Aisha Dee is the heartbeat of the chaos
Let’s talk about Aisha Dee. You probably remember her as the bubbly teen from The Saddle Club or the sharp-tongued millennial in Apple Cider Vinegar. Here, she ditches all that wholesome energy to deliver something raw, nervous, and complex. Dee nails the fine line between guilt and terror—she’s the kind of protagonist who’s strong because she’s terrified, not despite it.
Even when the script occasionally falls into predictable thriller tropes (there’s a lot of “who can I trust?” and “what’s on that USB drive?” energy), Dee elevates it. Her performance is the emotional equivalent of a cracked phone screen: fragile, flawed, but still functioning under pressure.

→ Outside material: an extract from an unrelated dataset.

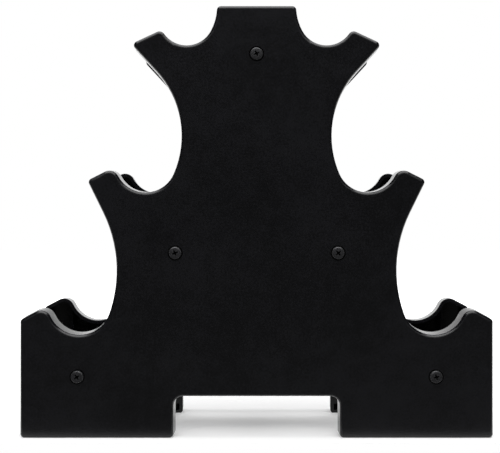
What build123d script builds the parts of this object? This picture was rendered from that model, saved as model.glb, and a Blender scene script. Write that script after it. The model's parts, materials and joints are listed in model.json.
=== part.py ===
"""Three-tier dumbbell rack: two moulded panels held apart by five screwed tubes.

The rack stands on the floor at Z = 0.  X runs along its width, Y through its depth
with the front at -Y, and the origin is the middle of its footprint.
"""
from build123d import *
import os
from collections import namedtuple
from math import sqrt

# ------------------------------------------------------------------ the panel's outline, mm
# A panel is a stepped pyramid.  On each tier a pair of round cradles holds the handles
# of the dumbbells, and an arm reaches out past each cradle.  The waists between the
# tiers are arcs that run smoothly into the cradle below and the arm above.
BOTTOM_CRADLE_HEIGHT = 108.1    # floor to the axis of the bottom cradles
MIDDLE_CRADLE_RISE = 114.0      # bottom cradle axis to middle cradle axis
TOP_CRADLE_RISE = 115.8         # middle cradle axis to top cradle axis
CROWN_RISE = 9.3                # top cradle axis to the top edge of the panel

TOP_CRADLE_OFFSET = 56.4        # centre line to the axis of a top cradle
MIDDLE_CRADLE_STEP = 33.1       # top cradle axis out to the middle one
BOTTOM_CRADLE_STEP = 53.2       # middle cradle axis out to the bottom one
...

Josh Helman (Furiosa, Jack Reacher) also deserves props for his poker-faced Dan. He’s the kind of guy who could be your worst mistake or your savior—and the show milks that ambiguity for every drop of tension.
The tech paranoia hits hard
Creators Alexei Mizin and Ryan van Dijk deserve credit for weaponizing one of modern life’s most banal anxieties: that everything is being recorded. Whether it’s your smart fridge, your phone, or that dodgy Airbnb you booked last summer, Watching You turns everyday tech into a horror show.
There’s a particularly chilling moment when Lina scrolls through what looks like hundreds of camera feeds—all showing different couples in their most intimate moments. It’s a gut-punch reminder that “the cloud” isn’t some fluffy metaphor. It’s a prison yard, and someone always has the key.
Unlike your average Netflix thriller that throws every twist at the wall, Watching You stays focused on its theme: the collision of desire and digital surveillance. It’s an Aussie production that feels global in its paranoia but grounded in local textures—the beaches, the slang, the sunlit dread.
Style points: slick, sexy, slightly sadistic
Visually, Watching You is stunning. Directors lean into a cool, almost surgical aesthetic—lots of reflections, clean lines, and glass surfaces that double as visual metaphors for transparency and deceit. Every camera angle feels deliberate, every shadow a threat.
The production design practically hums with menace. Even the most ordinary domestic spaces—bedrooms, hallways, backyard pools—feel like sets waiting to reveal a hidden lens. It’s Hitchcock filtered through an iPhone 15.
And while the show borrows heavily from 90s erotic thrillers (think Sliver, Unfaithful, Fatal Attraction), it never leans into sleaze for sleaze’s sake. The eroticism here isn’t gratuitous—it’s psychological. Every kiss and every glance comes loaded with risk.
Where it stumbles
For all its polish, Watching You occasionally trips over its own cleverness. Around the midpoint, the show starts trading character nuance for plot propulsion. We lose some of the emotional grit that makes Lina so compelling in the early episodes.
Some of the supporting characters—especially the influencer couple Axel (Luke Cook) and Clare (Laura Gordon)—veer a bit too close to caricature. They’re fun, sure, but they feel imported from a different show, one that’s airing on E! instead of Stan.
And while I appreciate that the series stretches Pomare’s novel into a six-episode arc, I can’t help thinking it might’ve worked better as a tighter four-part miniseries. The tension slackens just when it should be tightening the screws.
The verdict: Big Brother meets Bondi Beach
Despite a few pacing hiccups, Watching You lands as one of the most stylish Australian thrillers of the past few years. It’s sleek, unsettling, and surprisingly thoughtful about intimacy in the digital age.
It reminds us that privacy is the real endangered species—and that sometimes, the scariest monster in a thriller isn’t the stalker or the hacker. It’s the version of ourselves that keeps feeding the machine with every click, like, and late-night search.
If you’ve ever covered your laptop webcam with tape or side-eyed your smart speaker, Watching You will make that paranoia feel like self-care.